**Your goal**
Your answer should consist solely of the lines from the one with "Continue the FreeCAD" through the one with "return prism(edges, vec(0, y1 - y0))", copied exactly, endpoints included.

**Extracted information**
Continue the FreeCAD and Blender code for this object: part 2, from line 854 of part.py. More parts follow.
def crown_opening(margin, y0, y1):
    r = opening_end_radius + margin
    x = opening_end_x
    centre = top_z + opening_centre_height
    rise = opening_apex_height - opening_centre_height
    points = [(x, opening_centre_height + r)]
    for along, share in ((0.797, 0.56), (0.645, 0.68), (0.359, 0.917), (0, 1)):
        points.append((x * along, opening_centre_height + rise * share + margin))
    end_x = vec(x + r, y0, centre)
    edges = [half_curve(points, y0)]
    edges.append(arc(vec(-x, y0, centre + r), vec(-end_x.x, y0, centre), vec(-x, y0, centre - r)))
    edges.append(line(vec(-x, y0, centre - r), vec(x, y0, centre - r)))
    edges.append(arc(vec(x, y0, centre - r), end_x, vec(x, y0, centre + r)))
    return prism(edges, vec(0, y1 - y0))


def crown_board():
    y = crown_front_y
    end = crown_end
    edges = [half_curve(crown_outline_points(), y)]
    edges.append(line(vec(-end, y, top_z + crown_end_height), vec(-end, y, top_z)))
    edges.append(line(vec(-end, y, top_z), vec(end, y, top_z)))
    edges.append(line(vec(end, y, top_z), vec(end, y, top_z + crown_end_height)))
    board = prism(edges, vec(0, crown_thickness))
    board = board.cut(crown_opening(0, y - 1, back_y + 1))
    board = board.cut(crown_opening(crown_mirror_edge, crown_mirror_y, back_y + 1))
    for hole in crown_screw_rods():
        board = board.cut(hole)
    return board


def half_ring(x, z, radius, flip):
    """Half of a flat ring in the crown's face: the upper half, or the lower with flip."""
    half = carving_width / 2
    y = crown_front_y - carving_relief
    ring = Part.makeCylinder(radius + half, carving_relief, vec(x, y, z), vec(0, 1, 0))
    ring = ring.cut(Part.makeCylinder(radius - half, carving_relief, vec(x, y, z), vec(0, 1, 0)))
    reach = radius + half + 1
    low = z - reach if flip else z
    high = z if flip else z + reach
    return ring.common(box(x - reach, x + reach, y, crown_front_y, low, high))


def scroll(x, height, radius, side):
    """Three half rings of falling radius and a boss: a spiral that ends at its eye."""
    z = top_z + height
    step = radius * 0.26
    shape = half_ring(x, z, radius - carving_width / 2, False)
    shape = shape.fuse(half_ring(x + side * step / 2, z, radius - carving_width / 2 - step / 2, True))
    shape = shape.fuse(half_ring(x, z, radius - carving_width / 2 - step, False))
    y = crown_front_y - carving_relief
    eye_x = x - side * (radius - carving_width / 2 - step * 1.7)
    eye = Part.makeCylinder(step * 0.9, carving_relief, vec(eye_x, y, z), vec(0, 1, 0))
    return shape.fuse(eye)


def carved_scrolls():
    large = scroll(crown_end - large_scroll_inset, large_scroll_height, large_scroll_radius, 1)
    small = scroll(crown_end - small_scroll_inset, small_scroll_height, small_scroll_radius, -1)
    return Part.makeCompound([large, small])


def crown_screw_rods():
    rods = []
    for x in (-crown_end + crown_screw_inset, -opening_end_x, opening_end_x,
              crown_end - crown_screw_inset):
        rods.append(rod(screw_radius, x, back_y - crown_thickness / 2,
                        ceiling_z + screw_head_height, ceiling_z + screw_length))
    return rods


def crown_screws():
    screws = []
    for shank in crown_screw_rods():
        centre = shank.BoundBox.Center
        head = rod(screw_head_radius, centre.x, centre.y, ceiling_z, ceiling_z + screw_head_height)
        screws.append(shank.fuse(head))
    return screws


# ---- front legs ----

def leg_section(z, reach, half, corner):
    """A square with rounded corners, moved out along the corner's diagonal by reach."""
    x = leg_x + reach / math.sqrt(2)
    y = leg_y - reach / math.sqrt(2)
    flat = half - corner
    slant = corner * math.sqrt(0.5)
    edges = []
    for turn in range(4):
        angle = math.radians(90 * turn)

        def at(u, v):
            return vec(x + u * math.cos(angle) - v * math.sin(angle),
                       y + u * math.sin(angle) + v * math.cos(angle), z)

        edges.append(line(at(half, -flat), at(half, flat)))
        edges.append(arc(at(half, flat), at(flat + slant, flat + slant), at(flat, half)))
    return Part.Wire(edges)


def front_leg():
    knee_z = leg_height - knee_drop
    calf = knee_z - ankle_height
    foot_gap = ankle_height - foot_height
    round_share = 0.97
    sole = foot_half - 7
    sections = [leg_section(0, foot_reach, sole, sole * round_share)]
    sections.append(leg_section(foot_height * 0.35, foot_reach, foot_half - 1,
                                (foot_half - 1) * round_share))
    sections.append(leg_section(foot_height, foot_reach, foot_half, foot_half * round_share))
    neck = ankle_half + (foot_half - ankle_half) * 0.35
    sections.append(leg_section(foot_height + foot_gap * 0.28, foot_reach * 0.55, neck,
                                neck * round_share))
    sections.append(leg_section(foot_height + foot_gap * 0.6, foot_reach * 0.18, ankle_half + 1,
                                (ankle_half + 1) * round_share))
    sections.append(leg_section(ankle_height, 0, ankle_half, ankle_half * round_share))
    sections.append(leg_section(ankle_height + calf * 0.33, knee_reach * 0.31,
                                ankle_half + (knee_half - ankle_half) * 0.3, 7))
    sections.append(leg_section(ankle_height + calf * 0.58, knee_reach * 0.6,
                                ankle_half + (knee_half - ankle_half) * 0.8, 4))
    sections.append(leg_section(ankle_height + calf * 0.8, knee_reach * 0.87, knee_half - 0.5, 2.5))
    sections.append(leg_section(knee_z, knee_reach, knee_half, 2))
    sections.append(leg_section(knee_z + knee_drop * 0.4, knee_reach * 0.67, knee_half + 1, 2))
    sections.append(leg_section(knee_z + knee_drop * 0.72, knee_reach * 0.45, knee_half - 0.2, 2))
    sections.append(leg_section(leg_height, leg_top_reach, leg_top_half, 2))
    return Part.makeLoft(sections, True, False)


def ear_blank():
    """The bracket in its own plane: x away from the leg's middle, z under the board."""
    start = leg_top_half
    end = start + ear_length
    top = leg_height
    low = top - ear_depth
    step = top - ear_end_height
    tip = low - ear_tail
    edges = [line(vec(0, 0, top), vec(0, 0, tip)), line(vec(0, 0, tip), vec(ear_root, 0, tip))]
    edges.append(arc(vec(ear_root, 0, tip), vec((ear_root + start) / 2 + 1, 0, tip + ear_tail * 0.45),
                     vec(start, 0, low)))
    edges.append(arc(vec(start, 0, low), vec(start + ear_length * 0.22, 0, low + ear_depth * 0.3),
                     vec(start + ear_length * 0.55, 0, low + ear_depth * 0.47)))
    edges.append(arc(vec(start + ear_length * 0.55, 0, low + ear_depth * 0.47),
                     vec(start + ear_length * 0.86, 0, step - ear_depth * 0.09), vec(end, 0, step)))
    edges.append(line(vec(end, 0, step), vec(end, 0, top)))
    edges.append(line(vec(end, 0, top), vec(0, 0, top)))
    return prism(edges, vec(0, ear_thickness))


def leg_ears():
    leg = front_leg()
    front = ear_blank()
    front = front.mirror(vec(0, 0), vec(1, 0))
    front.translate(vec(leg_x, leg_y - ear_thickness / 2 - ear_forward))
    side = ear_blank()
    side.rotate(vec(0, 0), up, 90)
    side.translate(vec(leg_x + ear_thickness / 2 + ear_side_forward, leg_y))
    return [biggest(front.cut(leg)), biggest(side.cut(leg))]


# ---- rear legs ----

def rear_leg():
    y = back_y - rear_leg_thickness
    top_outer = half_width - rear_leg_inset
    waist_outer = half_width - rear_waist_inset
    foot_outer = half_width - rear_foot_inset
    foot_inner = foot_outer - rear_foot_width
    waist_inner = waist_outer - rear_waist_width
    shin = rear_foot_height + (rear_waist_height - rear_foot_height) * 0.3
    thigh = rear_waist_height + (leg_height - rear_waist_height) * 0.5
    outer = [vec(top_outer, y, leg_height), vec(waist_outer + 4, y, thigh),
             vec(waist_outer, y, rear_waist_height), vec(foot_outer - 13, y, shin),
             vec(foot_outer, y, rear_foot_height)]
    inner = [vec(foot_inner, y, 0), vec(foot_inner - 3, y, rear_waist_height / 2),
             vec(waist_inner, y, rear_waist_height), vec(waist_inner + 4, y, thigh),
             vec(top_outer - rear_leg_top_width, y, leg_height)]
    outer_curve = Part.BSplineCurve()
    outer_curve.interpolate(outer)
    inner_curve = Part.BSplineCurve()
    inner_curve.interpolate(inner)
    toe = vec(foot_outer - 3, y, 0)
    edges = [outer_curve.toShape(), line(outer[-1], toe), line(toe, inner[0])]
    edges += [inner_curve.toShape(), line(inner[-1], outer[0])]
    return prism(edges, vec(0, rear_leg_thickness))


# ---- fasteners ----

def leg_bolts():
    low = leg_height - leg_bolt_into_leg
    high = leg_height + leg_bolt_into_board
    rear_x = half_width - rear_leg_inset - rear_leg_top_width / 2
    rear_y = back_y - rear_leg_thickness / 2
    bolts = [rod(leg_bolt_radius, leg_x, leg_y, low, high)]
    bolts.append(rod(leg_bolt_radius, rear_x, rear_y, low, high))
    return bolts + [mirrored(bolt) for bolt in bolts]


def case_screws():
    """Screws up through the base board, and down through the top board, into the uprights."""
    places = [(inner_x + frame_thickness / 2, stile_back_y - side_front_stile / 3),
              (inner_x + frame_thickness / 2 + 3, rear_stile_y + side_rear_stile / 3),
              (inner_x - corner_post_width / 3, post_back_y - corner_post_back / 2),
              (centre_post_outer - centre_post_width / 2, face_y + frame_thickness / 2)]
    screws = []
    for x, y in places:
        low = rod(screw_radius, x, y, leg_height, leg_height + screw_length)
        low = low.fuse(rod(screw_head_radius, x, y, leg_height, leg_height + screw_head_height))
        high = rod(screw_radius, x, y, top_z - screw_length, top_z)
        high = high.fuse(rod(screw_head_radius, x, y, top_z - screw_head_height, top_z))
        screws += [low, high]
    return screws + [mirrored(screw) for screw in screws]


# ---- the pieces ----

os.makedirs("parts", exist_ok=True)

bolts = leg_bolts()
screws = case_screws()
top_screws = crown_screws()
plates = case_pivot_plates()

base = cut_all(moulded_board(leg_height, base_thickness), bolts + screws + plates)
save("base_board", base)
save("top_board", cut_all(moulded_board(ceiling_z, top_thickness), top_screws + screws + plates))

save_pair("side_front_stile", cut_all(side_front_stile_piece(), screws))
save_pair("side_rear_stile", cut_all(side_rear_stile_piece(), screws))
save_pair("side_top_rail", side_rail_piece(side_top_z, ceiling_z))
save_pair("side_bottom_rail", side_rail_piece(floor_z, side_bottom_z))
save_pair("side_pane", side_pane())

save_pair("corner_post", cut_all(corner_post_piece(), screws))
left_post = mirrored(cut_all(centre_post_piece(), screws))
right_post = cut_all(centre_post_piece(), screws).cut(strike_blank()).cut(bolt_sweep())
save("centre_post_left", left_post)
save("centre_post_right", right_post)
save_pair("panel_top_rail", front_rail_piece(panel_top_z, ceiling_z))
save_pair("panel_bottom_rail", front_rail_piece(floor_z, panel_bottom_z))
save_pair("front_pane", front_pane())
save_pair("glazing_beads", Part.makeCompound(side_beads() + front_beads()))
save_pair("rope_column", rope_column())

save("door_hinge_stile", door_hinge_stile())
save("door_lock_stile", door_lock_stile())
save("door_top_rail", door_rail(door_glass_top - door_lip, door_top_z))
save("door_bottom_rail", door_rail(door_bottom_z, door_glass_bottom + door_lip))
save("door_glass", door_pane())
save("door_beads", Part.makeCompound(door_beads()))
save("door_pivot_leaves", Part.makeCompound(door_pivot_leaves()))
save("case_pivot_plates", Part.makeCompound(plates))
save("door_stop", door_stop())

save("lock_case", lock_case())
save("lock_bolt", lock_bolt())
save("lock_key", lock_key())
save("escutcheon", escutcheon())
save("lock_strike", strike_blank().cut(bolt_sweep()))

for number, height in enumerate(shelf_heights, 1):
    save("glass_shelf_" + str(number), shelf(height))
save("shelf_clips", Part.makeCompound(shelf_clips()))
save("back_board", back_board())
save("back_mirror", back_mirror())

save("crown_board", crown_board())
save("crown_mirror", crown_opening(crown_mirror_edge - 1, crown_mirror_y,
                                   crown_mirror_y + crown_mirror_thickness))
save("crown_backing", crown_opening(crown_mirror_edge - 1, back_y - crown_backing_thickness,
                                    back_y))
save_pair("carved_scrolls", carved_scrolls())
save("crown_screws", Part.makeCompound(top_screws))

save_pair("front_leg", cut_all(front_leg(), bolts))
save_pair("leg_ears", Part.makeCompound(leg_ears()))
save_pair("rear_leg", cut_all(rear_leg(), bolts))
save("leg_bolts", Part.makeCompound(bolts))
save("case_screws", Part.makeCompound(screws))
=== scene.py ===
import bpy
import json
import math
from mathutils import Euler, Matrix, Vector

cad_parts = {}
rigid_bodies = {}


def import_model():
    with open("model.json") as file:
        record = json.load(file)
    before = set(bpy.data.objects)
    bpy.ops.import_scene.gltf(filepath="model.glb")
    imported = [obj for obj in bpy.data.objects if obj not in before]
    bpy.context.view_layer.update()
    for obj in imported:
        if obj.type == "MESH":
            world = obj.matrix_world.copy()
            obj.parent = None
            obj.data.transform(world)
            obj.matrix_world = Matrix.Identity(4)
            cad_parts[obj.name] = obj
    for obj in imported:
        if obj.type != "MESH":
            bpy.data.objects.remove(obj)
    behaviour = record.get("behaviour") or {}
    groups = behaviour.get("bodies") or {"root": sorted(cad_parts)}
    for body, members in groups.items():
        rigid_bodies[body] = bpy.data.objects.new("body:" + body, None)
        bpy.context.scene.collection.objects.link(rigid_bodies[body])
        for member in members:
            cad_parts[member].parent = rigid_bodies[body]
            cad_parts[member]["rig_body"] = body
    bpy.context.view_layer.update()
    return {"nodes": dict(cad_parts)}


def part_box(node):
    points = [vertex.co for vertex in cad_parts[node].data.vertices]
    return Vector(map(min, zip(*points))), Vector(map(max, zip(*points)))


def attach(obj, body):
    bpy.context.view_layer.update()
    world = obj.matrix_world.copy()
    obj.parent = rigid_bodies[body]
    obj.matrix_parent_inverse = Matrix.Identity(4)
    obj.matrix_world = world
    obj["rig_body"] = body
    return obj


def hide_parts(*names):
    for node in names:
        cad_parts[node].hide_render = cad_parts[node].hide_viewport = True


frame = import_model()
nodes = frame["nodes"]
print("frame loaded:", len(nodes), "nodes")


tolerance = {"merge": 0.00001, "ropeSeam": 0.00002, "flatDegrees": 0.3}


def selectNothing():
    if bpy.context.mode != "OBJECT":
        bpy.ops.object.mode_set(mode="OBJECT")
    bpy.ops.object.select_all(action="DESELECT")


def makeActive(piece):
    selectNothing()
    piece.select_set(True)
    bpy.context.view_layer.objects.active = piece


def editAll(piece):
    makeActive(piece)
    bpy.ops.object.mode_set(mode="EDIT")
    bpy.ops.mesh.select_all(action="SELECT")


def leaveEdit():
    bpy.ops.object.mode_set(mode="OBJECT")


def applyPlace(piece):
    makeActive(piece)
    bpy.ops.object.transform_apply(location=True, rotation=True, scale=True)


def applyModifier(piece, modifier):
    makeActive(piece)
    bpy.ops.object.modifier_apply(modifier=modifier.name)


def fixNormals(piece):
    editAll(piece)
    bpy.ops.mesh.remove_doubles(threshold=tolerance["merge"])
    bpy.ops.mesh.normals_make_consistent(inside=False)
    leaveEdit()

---

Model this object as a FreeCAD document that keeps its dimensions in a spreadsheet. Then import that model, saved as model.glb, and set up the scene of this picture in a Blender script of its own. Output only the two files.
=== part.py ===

--

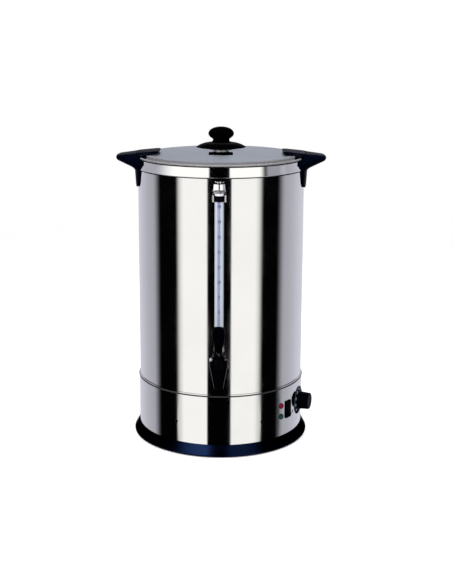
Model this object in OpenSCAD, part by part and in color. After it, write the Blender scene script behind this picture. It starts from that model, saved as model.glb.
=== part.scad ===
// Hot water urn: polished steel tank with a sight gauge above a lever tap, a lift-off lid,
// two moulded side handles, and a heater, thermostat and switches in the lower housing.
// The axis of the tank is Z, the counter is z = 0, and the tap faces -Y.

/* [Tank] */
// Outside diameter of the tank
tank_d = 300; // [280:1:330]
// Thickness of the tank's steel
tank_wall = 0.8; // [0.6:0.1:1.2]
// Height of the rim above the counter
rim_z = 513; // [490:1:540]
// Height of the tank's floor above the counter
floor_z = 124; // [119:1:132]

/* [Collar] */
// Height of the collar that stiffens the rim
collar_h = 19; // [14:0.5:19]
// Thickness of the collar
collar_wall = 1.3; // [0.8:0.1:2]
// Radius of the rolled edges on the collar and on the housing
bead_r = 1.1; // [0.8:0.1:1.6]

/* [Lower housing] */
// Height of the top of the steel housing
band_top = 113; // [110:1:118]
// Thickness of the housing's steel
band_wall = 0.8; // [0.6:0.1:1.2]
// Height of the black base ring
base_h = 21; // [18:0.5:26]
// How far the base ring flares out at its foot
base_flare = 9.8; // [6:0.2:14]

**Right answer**
Continue the FreeCAD and Blender code for this object: part 2, from line 854 of part.py. More parts follow.
def crown_opening(margin, y0, y1):
    r = opening_end_radius + margin
    x = opening_end_x
    centre = top_z + opening_centre_height
    rise = opening_apex_height - opening_centre_height
    points = [(x, opening_centre_height + r)]
    for along, share in ((0.797, 0.56), (0.645, 0.68), (0.359, 0.917), (0, 1)):
        points.append((x * along, opening_centre_height + rise * share + margin))
    end_x = vec(x + r, y0, centre)
    edges = [half_curve(points, y0)]
    edges.append(arc(vec(-x, y0, centre + r), vec(-end_x.x, y0, centre), vec(-x, y0, centre - r)))
    edges.append(line(vec(-x, y0, centre - r), vec(x, y0, centre - r)))
    edges.append(arc(vec(x, y0, centre - r), end_x, vec(x, y0, centre + r)))
    return prism(edges, vec(0, y1 - y0))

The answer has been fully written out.